Many owners are hesitant to purchase a saddle for a horse that is young and undeveloped. Narrow treed saddles tend to be hard to resell, since the market for them is somewhat limited. If you think your horse may do some major changes in growth, weight and development, the Bates and Wintec saddles with the changeable tree plates can be an excellent solution. These saddles accommodate six different plates ranging from narrow to extra wide. This is a saddle that can really grow with your horse.

If those saddles don’t meet your needs, there are many other excellent saddles on the market. Generally, narrow horses are more ‘tent shaped’ in their back while wide horses tend to be flat like a table. Even after finding a tree width that seems to work, make sure that the panels are at the appropriate angle for the rest of the horse’s back. Foam panels can not be adjusted very much, and even though wool can be altered, you want to make sure that he basic shape of the tree does conform to the shape of the horse’s body and you are not trying to create the entire shape of the saddle with stuffing- it just wont hold.

Almost any English saddle can have a tree adjusted by a saddler, If the adjustment is small, the tree head plate is actually bent in a press. This can stress the rivets in the head plate and we hesitate to suggest this adjustment be done more than a couple of times as it does begin to compromise the integrity of the tree, and generally, an adjustment of only one size is suggested- narrow to a medium works, but narrow to wide is not suggested. It is better to stretch the tree, rather than try to narrow it, as the adjustment is less likely to hold unless the rivets are completely drilled out and reset in new holes- a much more major job, which again does begin to alter the structural integrity of the wood in the tree. Some synthetic trees are adjusted by heating them, and generally it is better to send them back to the manufacturer or someone that they recommend to make that alteration. (Some saddle manufacturers will void a warrantee on their saddles if anyone works on them who is not a factory authorized saddler, so make sure that you know what the requirements are)

Lastly, there are some excellent pads on the market that can be useful to help fit the saddle until the horse does develop his own muscling and weight. Make sure whatever pad you chose that it doesn’t just fill in the whole gullet of the saddle, creating pressure on the spine. Some pads are just ‘thick’ but don’t have any shape or contour at the back. Since a prominent wither is often one of the features of a narrow horse, it is paramount that your pad does not create the problems that you are trying to avoid. Unfortunately some of the less expensive injection molded foam lift pads are just too thick and awkward and can make the saddle perch precariously.

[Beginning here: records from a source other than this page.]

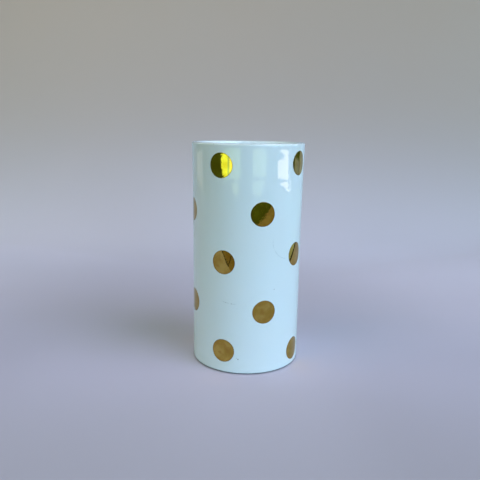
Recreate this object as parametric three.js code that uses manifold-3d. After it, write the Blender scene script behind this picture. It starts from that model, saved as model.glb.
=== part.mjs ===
// A porcelain cylinder vase, with round gold lustre dots fired on in staggered rows.
// Millimetres, +Z up. The origin is the centre of the foot, in the plane that the vase stands on.
// Angles about the axis are in degrees, from the front (-Y) towards +X.

import * as THREE from "three";
import { mergeVertices } from "three/addons/utils/BufferGeometryUtils.js";
import Module from "manifold-3d";

// The porcelain body
const HEIGHT = 203.2; // 8 inches
const BODY_RADIUS = 50;
const LIP_FLARE = 1; // the rim is this much wider than the wall below it, in radius
const FLARE_POWER = 6; // a high power keeps the flare near the rim
const WALL = 4;
const LIP_ROUNDING = 1.8;
const FLOOR = 5;
const INNER_CORNER = 8; // radius between the floor and the inner wall
const BASE_LIFT = 0.45; // the wall's lower edge stands this far above the table, outside the foot ring
const BASE_ROUNDING = 0.7; // rounding of the wall's lower edge
const FOOT_SETBACK = 2; // the foot ring stands this far inside the wall
const FOOT_WIDTH = 4; // the flat that touches the table
const FOOT_SLOPE = 1.5; // how far the foot ring's inner side leans in
const FOOT_RECESS = 2; // height of the underside above the table, inside the foot ring

// The gold dots
const DOT_RADIUS = 10.6;
const DOT_THICKNESS = 0.2;
const DOT_GAP = 0.05; // keeps the dot's solid clear of the wall's

// Each row from the top, as [angle, height] of its dots. They were laid by hand, a little off a regular
// stagger of four dots a quarter turn apart.
const DOT_ROWS = [
  [[-27, 185], [61.5, 186.5], [152, 185.5], [-117, 184]],
  [[16, 144.8], [-75, 143.6], [-165.5, 145], [105, 145.5]],
  [[-23, 102.2], [60, 106], [151, 104], [-113, 103]],
  [[18.8, 58.2], [-70, 59], [-160, 57.5], [109, 60]],
  [[-23.5, 21], [62, 15.5], [150, 18.5], [-114, 19.5]],
];

// Fineness of the meshes
const FACETS = 72;
const CORNER_STEPS = 4;
const WALL_STEPS = 8;
const DOT_EDGE_STEPS = 36;

const porcelain = new THREE.MeshStandardMaterial({ color: 0xe4eef2, roughness: 0.12, metalness: 0 });
const gold = new THREE.MeshStandardMaterial({ color: 0xc39a3c, roughness: 0.1, metalness: 1 });

const wasm = await Module();
wasm.setup();

// A geometry as a solid that can be cut.
function solidOf(geometry) {
  const bare = geometry.clone();
  bare.deleteAttribute("normal");
  bare.deleteAttribute("uv");
  const merged = mergeVertices(bare);
  return new wasm.Manifold(
    new wasm.Mesh({
      numProp: 3,
      vertProperties: merged.attributes.position.array,
      triVerts: new Uint32Array(merged.index.array),
    }),
  );
}

// A cut solid as a geometry again.
function geometryOf(solid) {
  const { vertProperties, triVerts } = solid.getMesh();
  const geometry = new THREE.BufferGeometry();
  geometry.setAttribute("position", new THREE.BufferAttribute(vertProperties, 3));
  geometry.setIndex(new THREE.BufferAttribute(triVerts, 1));
  geometry.computeVertexNormals();
  return geometry;
}

// Radius of the outer wall at height z.
function outerRadius(z) {
  return BODY_RADIUS + LIP_FLARE * (z / HEIGHT) ** FLARE_POWER;
}

// Heights of the wall's points from low to high, closer together towards the flared rim.
function wallHeights(low, high) {
  return Array.from({ length: WALL_STEPS + 1 }, (_, i) => low + (high - low) * Math.sqrt(i / WALL_STEPS));
}

// The wall's profile from a low height to the lip, moved outwards by an offset.
function wallProfile(offset, low = BASE_LIFT + BASE_ROUNDING) {
  return wallHeights(low, HEIGHT - LIP_ROUNDING).map((z) => new THREE.Vector2(outerRadius(z) + offset, z));
}

// A round corner of a profile, about a centre, from one angle to another in degrees.
function corner(r, z, rounding, from, to) {
  return Array.from({ length: CORNER_STEPS + 1 }, (_, i) => {
    const angle = THREE.MathUtils.degToRad(from + ((to - from) * i) / CORNER_STEPS);
    return new THREE.Vector2(r + rounding * Math.cos(angle), z + rounding * Math.sin(angle));
  });
}

// A profile of radius and height turned about the vase's axis.
function turned(profile) {
  return new THREE.LatheGeometry(profile, FACETS).rotateX(Math.PI / 2);
}

// The underside: a recess, the foot ring and the wall's rounded lower edge.
function underside() {
  const outer = BODY_RADIUS - FOOT_SETBACK;
  const inner = outer - FOOT_WIDTH;
  return [
    new THREE.Vector2(0, FOOT_RECESS),
    new THREE.Vector2(inner - FOOT_SLOPE, FOOT_RECESS),
    new THREE.Vector2(inner, 0),
    new THREE.Vector2(outer, 0),
    new THREE.Vector2(outer + BASE_LIFT / 2, BASE_LIFT),
    ...corner(BODY_RADIUS - BASE_ROUNDING, BASE_LIFT + BASE_ROUNDING, BASE_ROUNDING, -90, 0),
  ];
}

// The lip, rounded on its outer and its inner edge.
function lip() {
  const z = HEIGHT - LIP_ROUNDING;
  const outer = outerRadius(z);
  return [
    ...corner(outer - LIP_ROUNDING, z, LIP_ROUNDING, 0, 90),
    ...corner(outer - WALL + LIP_ROUNDING, z, LIP_ROUNDING, 90, 180),
  ];
}

// The inside, from below the lip down to the middle of the floor.
function inside() {
  const floor = FOOT_RECESS + FLOOR;
  const cornerTop = floor + INNER_CORNER;
  return [
    ...wallProfile(-WALL, cornerTop).reverse().slice(1, -1),
    ...corner(BODY_RADIUS - WALL - INNER_CORNER, cornerTop, INNER_CORNER, 0, -90),
    new THREE.Vector2(0, floor),
  ];
}

function vaseBody() {
  const profile = [...underside(), ...wallProfile(0).slice(1, -1), ...lip(), ...inside()];
  const body = new THREE.Mesh(turned(profile), porcelain);
  body.name = "vase_body";
  return body;
}

// The thin sleeve that every dot is cut from. It has the outer wall's own facets, moved outwards.
function filmSleeve() {
  const outer = wallProfile(DOT_GAP + DOT_THICKNESS);
  const inner = wallProfile(DOT_GAP).reverse();
  return solidOf(turned([...outer, ...inner, outer[0]]));
}

// A round bar through the wall at one dot's place, pointing at the vase's axis.
function dotCutter(angle, height) {
  const bar = new THREE.CylinderGeometry(DOT_RADIUS, DOT_RADIUS, BODY_RADIUS, DOT_EDGE_STEPS);
  bar.translate(0, -BODY_RADIUS, 0);
  bar.rotateZ(THREE.MathUtils.degToRad(angle));
  bar.translate(0, 0, height);
  return solidOf(bar);
}

function goldDots() {
  const dots = new THREE.Group();
  const sleeve = filmSleeve();
  DOT_ROWS.forEach((row, r) =>
    row.forEach(([angle, height], d) => {
      const film = sleeve.intersect(dotCutter(angle, height));
      const dot = new THREE.Mesh(geometryOf(film), gold.clone());
      dot.name = `gold_dot_r${r + 1}_${d + 1}`;
      dots.add(dot);
    }),
  );
  return dots;
}

const vase = new THREE.Group();
vase.add(vaseBody(), goldDots());

export default vase;
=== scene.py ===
"""The looks of a porcelain cylinder vase with gold lustre dots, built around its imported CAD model.

Metres, +Z up, with the origin at the centre of the foot. Angles about the vase's axis are in degrees from
the front (-Y) towards +X.
"""

import math

import bpy
from mathutils import Matrix, Vector, noise


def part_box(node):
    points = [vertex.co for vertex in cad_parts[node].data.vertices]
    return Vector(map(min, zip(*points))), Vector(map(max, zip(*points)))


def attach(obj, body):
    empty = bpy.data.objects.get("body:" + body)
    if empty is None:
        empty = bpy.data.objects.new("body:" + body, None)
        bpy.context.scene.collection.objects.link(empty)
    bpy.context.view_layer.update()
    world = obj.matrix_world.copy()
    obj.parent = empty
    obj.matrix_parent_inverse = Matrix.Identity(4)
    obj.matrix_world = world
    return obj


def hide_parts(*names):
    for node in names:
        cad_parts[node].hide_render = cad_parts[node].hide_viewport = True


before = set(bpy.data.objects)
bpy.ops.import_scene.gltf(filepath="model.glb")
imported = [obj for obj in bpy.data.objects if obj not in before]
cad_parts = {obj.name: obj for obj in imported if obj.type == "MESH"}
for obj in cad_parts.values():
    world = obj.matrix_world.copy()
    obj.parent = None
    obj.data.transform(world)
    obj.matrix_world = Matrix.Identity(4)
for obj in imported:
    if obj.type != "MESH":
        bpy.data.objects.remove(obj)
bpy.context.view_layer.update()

MM = 0.001

# The porcelain body, as in the CAD
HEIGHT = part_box("vase_body")[1].z
BODY_RADIUS = 50 * MM
LIP_FLARE = 1 * MM
FLARE_POWER = 6
WALL = 4 * MM
LIP_ROUNDING = 1.8 * MM
FLOOR = 5 * MM
INNER_CORNER = 8 * MM
BASE_LIFT = 0.45 * MM
BASE_ROUNDING = 0.7 * MM
FOOT_OUTER = BODY_RADIUS - 2 * MM
FOOT_INNER = FOOT_OUTER - 4 * MM
FOOT_SLOPE = 1.5 * MM
FOOT_RECESS = 2 * MM

# The gold dots' film
FILM_RISE = 0.06 * MM
FILM_ROOT = 0.12 * MM

# Fineness of the meshes
COLUMNS = 256
SPOKES = 96

# The camera, in front of the vase and a little above its rim
CAMERA_DISTANCE = 482.4 * MM
CAMERA_HEIGHT = 215.7 * MM
CAMERA_YAW = -0.754
CAMERA_PITCH = 12.1
CAMERA_ROLL = -0.789
CAMERA_LENS = 39.28


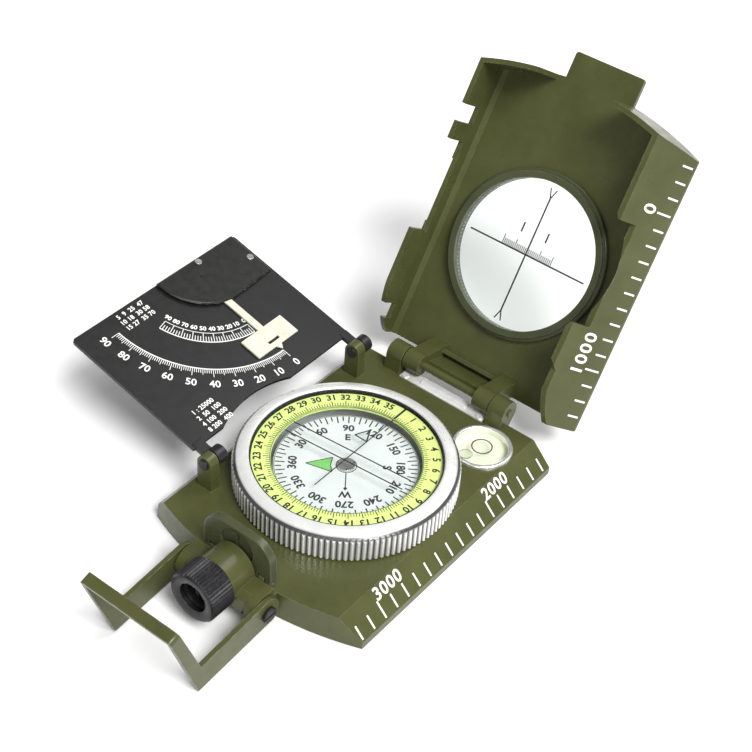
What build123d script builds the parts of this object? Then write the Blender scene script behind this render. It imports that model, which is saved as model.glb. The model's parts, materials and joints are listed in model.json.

The Mattes correction pads are one of our favorites. These quality pads have well placed and well designed front and rear pockets that can be filled with felt shims. These shims are quite thin and can be layered to create the appropriate thickness to balance the saddle. As the horse develops, the shims can be removed.

The ‘Skito’ pad has pockets that run on either side of the spine. They are filled with an even thickness memory foam shim that also offers some lift and good protection. Skito also makes tapered front and rear shims that can be added as well.

As with every saddle fitting challenge, it is worth taking the time and effort to try to do the best you can to find a comfortable fit for your horse. Wither tracings and photos can  be a huge help in narrowing the field down. Even if you spend a lot of money on shipping trial saddles back and forth, it is far better to do that than be stuck with something that causes discomfort in your horse.

If those saddles don’t meet your needs, there are many other excellent saddles on the market. Generally, narrow horses are more ‘tent shaped’ in their back while wide horses tend to be flat like a table. Even after finding a tree width that seems to work, make sure that the panels are at the appropriate angle for the rest of the horse’s back. Foam panels can not be adjusted very much, and even though wool can be altered, you want to make sure that he basic shape of the tree does conform to the shape of the horse’s body and you are not trying to create the entire shape of the saddle with stuffing- it just wont hold.

Almost any English saddle can have a tree adjusted by a saddler, If the adjustment is small, the tree head plate is actually bent in a press. This can stress the rivets in the head plate and we hesitate to suggest this adjustment be done more than a couple of times as it does begin to compromise the integrity of the tree, and generally, an adjustment of only one size is suggested- narrow to a medium works, but narrow to wide is not suggested. It is better to stretch the tree, rather than try to narrow it, as the adjustment is less likely to hold unless the rivets are completely drilled out and reset in new holes- a much more major job, which again does begin to alter the structural integrity of the wood in the tree. Some synthetic trees are adjusted by heating them, and generally it is better to send them back to the manufacturer or someone that they recommend to make that alteration. (Some saddle manufacturers will void a warrantee on their saddles if anyone works on them who is not a factory authorized saddler, so make sure that you know what the requirements are)

Lastly, there are some excellent pads on the market that can be useful to help fit the saddle until the horse does develop his own muscling and weight. Make sure whatever pad you chose that it doesn’t just fill in the whole gullet of the saddle, creating pressure on the spine. Some pads are just ‘thick’ but don’t have any shape or contour at the back. Since a prominent wither is often one of the features of a narrow horse, it is paramount that your pad does not create the problems that you are trying to avoid. Unfortunately some of the less expensive injection molded foam lift pads are just too thick and awkward and can make the saddle perch precariously.

The Mattes correction pads are one of our favorites. These quality pads have well placed and well designed front and rear pockets that can be filled with felt shims. These shims are quite thin and can be layered to create the appropriate thickness to balance the saddle. As the horse develops, the shims can be removed.

The ‘Skito’ pad has pockets that run on either side of the spine. They are filled with an even thickness memory foam shim that also offers some lift and good protection. Skito also makes tapered front and rear shims that can be added as well.

As with every saddle fitting challenge, it is worth taking the time and effort to try to do the best you can to find a comfortable fit for your horse. Wither tracings and photos can  be a huge help in narrowing the field down. Even if you spend a lot of money on shipping trial saddles back and forth, it is far better to do that than be stuck with something that causes discomfort in your horse.